Reporter: Eldo Christoffel Rafael | Editor: Rizki Caturini
KONTAN.CO.ID - JAKARTA. Para pengusaha tekstil dan produk tekstil (TPT) berharap, benang kusut bisnis di sektor industri ini segera terurai pada tahun 2018. Salah satu syaratnya, pemerintah harus memperhatikan persoalan industri ini, dari mulai soal impor ilegal sampai dengan urusan ketenagakerjaan serta ketersediaan bahan baku.
Presiden Direktur PT Sri Rejeki Isman Tbk Iwan Setiawan Lukminto menyatakan bahwa prospek industri tekstil tahun ini lebih baik dibandingkan tahun sebelumnya, lantaran harga komoditas seperti minyak, kapas dan lainnya mulai merangkak naik. "Saya optimistis karena melihat tren order bisa lebih naik," jelas Iwan kepada KONTAN, Minggu (21/1).
Meski belum membeberkan target, Iwan menilai, kinerja tahun ini bisa positif, baik pendapatan maupun laba. Emiten berkode dagang SRIL di Bursa Efek Indonesia ini sudah menyiapkan maintenance capex sekitar US$ 20 juta. Dana tersebut untuk peningkatan kinerja pengoperasian perusahaan.
Di luar capex tersebut, SRIL menyiapkan agenda akuisisi. Akuisisi tersebut sesuai hasil di RUPSLB tahun kemarin. Langkah tersebut juga bagian dari strategi perusahan untuk penguatan pasar serta diverifikasi produk. "Ada dua perusahaan di bawah satu owner akan diakuisisi, kita harapkan selesai tahun ini," lanjutnya.
Permintaan meningkat
Sebaliknya, Tirta Heru Citra, Direktur PT Ricky Putra Globalindo Tbk, menjelaskan tahun ini memang belum ada aksi korporasi baru. Namun emiten garmen ini memandang tahun 2018 pendapatan masih bisa naik. "Permintaan ekspor maupun dalam negeri meningkat," kata Tirta. Perusahaan ini tetap fokus produksi pakaian dalam merek GT Man.
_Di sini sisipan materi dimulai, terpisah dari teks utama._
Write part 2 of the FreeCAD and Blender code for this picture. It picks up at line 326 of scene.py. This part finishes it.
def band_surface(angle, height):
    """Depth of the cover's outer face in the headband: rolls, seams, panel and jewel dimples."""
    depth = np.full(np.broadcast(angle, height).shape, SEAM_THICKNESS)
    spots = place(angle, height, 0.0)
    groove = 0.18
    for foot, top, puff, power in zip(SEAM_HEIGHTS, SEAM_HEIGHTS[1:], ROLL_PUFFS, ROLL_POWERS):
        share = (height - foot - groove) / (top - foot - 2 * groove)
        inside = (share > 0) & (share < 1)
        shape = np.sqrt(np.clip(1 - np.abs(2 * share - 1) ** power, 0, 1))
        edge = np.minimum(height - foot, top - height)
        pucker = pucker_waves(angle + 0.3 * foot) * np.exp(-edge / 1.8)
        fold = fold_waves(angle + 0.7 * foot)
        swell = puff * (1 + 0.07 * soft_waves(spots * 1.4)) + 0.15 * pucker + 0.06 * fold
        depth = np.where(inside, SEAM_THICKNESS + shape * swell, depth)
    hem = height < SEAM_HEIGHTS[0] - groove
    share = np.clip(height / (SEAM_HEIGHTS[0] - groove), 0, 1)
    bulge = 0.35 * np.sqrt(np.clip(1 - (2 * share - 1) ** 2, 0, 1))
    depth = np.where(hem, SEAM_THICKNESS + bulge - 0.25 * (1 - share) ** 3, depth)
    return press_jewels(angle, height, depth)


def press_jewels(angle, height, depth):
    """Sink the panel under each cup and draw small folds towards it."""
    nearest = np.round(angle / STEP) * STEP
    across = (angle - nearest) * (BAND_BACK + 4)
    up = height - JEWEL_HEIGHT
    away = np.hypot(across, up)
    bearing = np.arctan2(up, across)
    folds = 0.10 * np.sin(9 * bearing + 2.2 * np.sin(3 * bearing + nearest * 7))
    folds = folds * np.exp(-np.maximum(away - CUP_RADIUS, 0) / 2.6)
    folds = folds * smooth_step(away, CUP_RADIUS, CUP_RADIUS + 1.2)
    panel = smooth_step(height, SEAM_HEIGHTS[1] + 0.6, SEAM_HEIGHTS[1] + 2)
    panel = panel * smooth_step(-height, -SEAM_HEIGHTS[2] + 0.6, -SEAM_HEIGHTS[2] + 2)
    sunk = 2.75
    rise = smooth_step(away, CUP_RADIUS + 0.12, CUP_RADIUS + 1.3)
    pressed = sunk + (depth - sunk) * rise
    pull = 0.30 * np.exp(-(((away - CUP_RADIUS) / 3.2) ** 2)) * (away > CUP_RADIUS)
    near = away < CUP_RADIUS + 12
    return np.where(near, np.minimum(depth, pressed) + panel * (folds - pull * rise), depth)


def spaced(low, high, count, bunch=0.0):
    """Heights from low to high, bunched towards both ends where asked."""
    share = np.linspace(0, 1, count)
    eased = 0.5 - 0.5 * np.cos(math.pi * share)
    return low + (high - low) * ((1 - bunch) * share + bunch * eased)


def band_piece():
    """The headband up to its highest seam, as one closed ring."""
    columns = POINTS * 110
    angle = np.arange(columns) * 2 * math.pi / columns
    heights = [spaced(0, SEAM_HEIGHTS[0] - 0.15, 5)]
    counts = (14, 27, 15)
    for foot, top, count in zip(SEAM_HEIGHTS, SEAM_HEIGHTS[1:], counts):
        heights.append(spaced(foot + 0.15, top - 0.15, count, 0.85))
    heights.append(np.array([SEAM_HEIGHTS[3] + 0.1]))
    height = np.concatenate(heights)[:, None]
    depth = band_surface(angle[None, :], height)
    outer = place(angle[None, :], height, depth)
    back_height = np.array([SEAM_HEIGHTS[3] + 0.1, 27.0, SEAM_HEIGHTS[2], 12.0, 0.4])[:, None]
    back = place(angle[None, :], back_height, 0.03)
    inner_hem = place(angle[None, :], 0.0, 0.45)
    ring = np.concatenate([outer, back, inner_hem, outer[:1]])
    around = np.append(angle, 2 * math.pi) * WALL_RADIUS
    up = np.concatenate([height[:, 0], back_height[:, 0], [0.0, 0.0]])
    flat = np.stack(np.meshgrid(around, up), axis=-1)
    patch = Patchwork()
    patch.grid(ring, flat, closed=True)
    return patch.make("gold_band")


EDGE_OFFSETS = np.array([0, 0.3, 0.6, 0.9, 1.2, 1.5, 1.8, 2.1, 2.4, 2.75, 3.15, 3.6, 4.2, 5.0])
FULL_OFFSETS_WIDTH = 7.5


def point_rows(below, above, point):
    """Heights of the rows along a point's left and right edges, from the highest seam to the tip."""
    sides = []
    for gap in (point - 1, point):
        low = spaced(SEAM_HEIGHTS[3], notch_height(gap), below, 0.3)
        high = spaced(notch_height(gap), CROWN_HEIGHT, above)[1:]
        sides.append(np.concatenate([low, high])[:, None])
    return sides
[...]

Sementara itu, Prama Yudha Amdan, Corporate Communication PT Asia Pacific Fibers Tbk, mengatakan, kondisi eksternal maupun internal industri TPT masih baik. Ia mencontohkan, dari eksternal harga komoditas di Tiongkok naik, sehingga harga produk mereka juga jadi meningkat. "Sisi internal kondisi permintaan industri garmen meningkat biasa di tahun politik," jelas Prama.
Sayang, ia belum bisa menyebutkan target pendapatan perusahaan ini. Yang jelas margin pendapatan emiten berkode dagang POLY tersebut diprediksi membaik. "Industri bisa semakin baik bila pemerintah bisa memanfaatkan momentum ini dengan mengeluarkan paket kebijakan yang menguntungkan industri TPT," jelasnya.
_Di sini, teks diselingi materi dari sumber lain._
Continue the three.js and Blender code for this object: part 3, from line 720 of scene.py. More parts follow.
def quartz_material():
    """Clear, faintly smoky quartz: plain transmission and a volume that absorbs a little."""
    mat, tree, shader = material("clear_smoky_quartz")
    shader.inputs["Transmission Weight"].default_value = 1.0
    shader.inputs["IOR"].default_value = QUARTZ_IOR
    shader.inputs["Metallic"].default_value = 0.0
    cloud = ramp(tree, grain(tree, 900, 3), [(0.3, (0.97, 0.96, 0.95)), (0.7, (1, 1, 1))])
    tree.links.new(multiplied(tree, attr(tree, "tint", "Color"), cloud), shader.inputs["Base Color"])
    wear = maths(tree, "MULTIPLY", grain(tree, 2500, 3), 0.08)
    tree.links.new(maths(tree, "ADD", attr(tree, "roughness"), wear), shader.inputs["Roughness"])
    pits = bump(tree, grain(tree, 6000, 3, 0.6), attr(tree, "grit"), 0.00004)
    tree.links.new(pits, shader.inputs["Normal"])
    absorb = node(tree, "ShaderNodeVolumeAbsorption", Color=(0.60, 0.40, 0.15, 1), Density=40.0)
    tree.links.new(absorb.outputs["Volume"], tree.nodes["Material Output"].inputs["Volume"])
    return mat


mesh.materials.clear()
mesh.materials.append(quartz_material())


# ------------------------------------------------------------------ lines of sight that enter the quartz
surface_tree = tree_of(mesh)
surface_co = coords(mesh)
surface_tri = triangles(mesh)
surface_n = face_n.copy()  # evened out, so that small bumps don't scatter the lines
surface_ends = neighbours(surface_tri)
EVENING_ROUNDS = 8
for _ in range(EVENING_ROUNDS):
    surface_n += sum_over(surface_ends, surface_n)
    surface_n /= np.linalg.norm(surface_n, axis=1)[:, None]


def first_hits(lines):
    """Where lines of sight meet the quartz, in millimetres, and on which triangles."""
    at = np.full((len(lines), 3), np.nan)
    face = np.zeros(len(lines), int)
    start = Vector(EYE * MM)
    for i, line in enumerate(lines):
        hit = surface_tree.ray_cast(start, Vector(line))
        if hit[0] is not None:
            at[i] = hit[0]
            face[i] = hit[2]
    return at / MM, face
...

Selain itu diharapkan masalah energi yang membelenggu industri bisa dituntaskan. Selain itu juga pengetatan impor ilegal.
Sekretaris Jenderal Asosiasi Pertekstilan Indonesia (API) Ernovian G Ismy melihat, industri tekstil tahun lalu ekspornya bisa tumbuh antara 3%–5%. "Tahun ini ekspor tekstil bisa meningkat, dengan catatan permasalahan di internal bisa selesai," jelas Ernovian kepada KONTAN beberapa saat lalu.
Masalah pertama, tingkat produktivitas tenaga kerja harus meningkat dan tidak ada kendala soal gaji. Kedua, pendukung energi baik biaya listrik dan harga gas lebih tinggi dibanding negara lain.
Ketiga, dari sektor impor bahan baku seperti kapas harusnya dipermudah. Sedangkan impor barang jadi seperti garmen dan kain diperketat. "Dari segi kerja sama antar negara harus diperkuat," jelas Ernovian.